In shock, symptoms of sympathetic overactivity are generally seen like pallor, sweating, cold extremities, and tachycardia. Shock may be of different types and causes:

Hypovolemic shock:

• Decreased blood volume due to sudden loss of plasma or blood as in hemorrhage, burns, or dehydration can result in hypovolemia and underperfusion of all tissues including vital organs.
• Treatment of hypovolemic shock is by prompt replacement of fluids and electrolytes. Blood pressure should be monitored.

• Septic shock:
  • Septic shock is precipitated by severe bacterial infection and may be due to the release of bacterial toxins.
  • These trigger the release of inflammatory cytotoxic mediators including interleukins, PGs, TNF-a, PAF, cytokines, and others, resulting in vasodilation.
  • It is called warm shock since the skin is warm due to peripheral vasodilation.
  • Treatment:
    • Immediate treatment of shock is as important as controlling the infection.
    • General measures include correction of acidosis, blood volume, maintenance of BP, and appropriate antibiotics in adequate doses. Ventilatory support may be given if required.
• Cardiogenic shock:
  • Cardiogenic shock is due to failure of pumping of the blood by the heart as in myocardial infarction or acute myocarditis.
  • IV morphine is the drug of choice to relieve pain and anxiety.
• Anaphylactic shock:
  • Anaphylactic shock is a type I hypersensitivity reaction.
  • Antigen–antibody reaction on the surface of mast cells and basophils triggers the release of massive amounts of histamine and other mediators of inflammation.
  • The important clinical features are hypotension, bronchospasm, and laryngeal edema. It can be rapidly fatal and therefore, needs to be treated immediately.
• Treatment:
• Adrenaline: 0.3–0.5 mL of 1:1,000 solution is injected intramuscularly; it promptly reverses the symptoms because it is the physiological antagonist of histamine and can be life-saving. If needed, another dose may be repeated after 15–20 minutes.
• The airway should be maintained. Salbutamol nebulization may be given to relieve bronchospasm.
• The foot end of the bed should be elevated to improve BP. Suitable plasma expanders and vasopressors like norepinephrine or dopamine may be needed.
• Hydrocortisone hemisuccinate 100 mg may be given intravenously. Once the patient
  recovers, a short course of oral prednisolone may be given. Antihistamines chlorpheniramine 20 mg may be injected by slow IV injection. It may take care of some of the manifestations of allergy.
• Neurogenic shock: Neurogenic shock is due to venous pooling as following spinal anesthesia, severe head injury, spinal cord injury, and abdominal or testicular trauma (vagal inhibition).
• Treatment: Blood volume replacement should be done. A vasopressor like noradrenaline, may be given intravenously to improve the vascular tone.

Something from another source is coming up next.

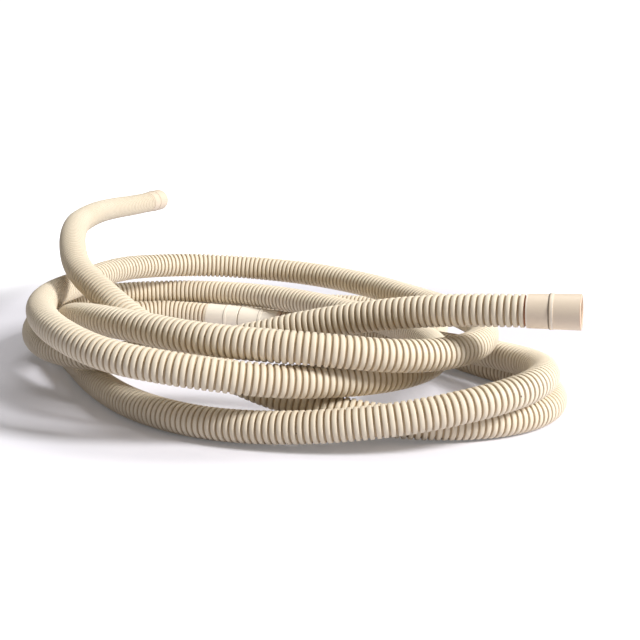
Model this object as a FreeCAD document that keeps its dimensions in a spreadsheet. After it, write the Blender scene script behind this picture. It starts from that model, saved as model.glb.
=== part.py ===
# Corrugated drain hose with moulded cuffs, lying in a loose coil of about five turns.
# Millimetres. X runs to the right, Y away from the near side of the coil, Z up.
# The origin is under the middle of the coil, on the floor that the hose lies on.

import FreeCAD
import Part
import Sketcher
import math
import os

doc = FreeCAD.newDocument("DrainHose")

# Driving dimensions. A hose is sold by its crest diameter and its bore.
SIZES = [
    ("hose_od", 25.0),          # crest diameter
    ("hose_bore", 19.0),        # clear way through the corrugations
    ("neck_od", 20.4),          # last corrugations, held inside a cuff
    ("neck_length", 8.0),
    ("neck_play", 0.1),         # radial, between neck and cuff
    ("spigot_bore", 22.0),      # inside of a cuff, pushed over a drain spigot
    ("stop_length", 2.0),       # lip that the spigot runs up against
    ("grip_length", 16.5),      # plain part of an end cuff beside the hose
    ("grip_od", 25.6),
    ("grip_od_bead", 26.0),
    ("bead_length", 3.0),
    ("bead_od", 27.0),
    ("mouth_length", 20.0),     # plain part beyond the bead, slightly flared
    ("mouth_od_bead", 26.2),
    ("mouth_od", 26.8),
    ("edge_round", 0.7),
    ("lead_in", 0.5),           # slope at the mouth, which starts the spigot
    ("bead_round", 0.25),
    ("middle_grip", 20.5),      # middle cuff, hose to ring line, both ends
    ("middle_short", 12.5),     # ring line to cutting groove, near side
    ("middle_groove", 2.0),     # cutting groove round the middle cuff
    ("middle_long", 21.5),      # cutting groove to ring line, far side
    ("middle_od", 26.4),
    ("groove_od", 25.0),
    ("lead_out", 40.0),         # straight stretch of hose beyond the middle cuff
]

sheet = doc.addObject("Spreadsheet::Sheet", "Sizes")
for row, (alias, value) in enumerate(SIZES, start=1):
    sheet.set("A%d" % row, alias)
    sheet.set("B%d" % row, str(value))
    sheet.setAlias("B%d" % row, alias)
doc.recompute()


def size(expression):
    """A length in millimetres worked out from the sheet."""
    return float(sheet.evalExpression(expression))


# Where the hose lies. The first length runs from the near cuff down into the pile and
# twice round it to the middle cuff, on the floor at the back.
NEAR_ROUTE = [
    (195, -309, 98.5), (157, -296.8, 97), (107, -276, 90.8), (43, -253, 77.5),
    (-22, -240, 60), (-87, -231, 45), (-150, -210, 38.5), (-202, -162, 34),
    (-232, -89, 34.5), (-232, -9, 39.5), (-199, 56, 38.5), (-140, 87, 37.5),
    (-70, 79, 38.5), (-1, 40, 40), (59, -16, 39.5), (106, -81, 40),
    (134, -147, 41), (143, -209, 43), (127, -264, 43.5), (82, -307, 45.5),
    (15, -333, 50), (-57, -338, 60.5), (-118, -321, 67.5), (-165, -276, 76.5),
    (-196, -207, 78.5), (-207, -126, 76.5), (-194, -47, 75.5), (-169, 20, 75.5),
    (-135, 68, 70), (-83, 93, 66.5), (-24, 92, 63), (37, 67, 60.5),
    (92, 19, 58), (138, -46, 55), (171, -121, 56.5), (183, -197, 60),
    (167, -267, 62), (114, -316, 67.5), (37, -331, 77), (-44, -313, 79),
    (-115, -267, 82), (-165, -201, 73.5), (-193, -123, 52.5), (-205, -46, 37.5),
    (-199, 15, 23.5), (-161, 57, 20), (-116, 69, 18.5), (-78, 57, 17),
]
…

General guidelines for the treatment of shock:

• The cause should be identified and treated.
• BP and plasma volume should be maintained with appropriate IV fluids.
• The foot end of the bed should be elevated.
• This increases venous return which raises the BP to some extent based on the requirement.
• Vasopressors like dopamine may be given IV when the BP cannot be brought up by IV fluids.
• Plasma expanders may maintain the plasma volume when there is severe hypovolemia.
• Acid-base and electrolyte disturbances should be corrected.
• Adequate urine output should be ensured.
• Ventilatory support and oxygen administration may be given if required.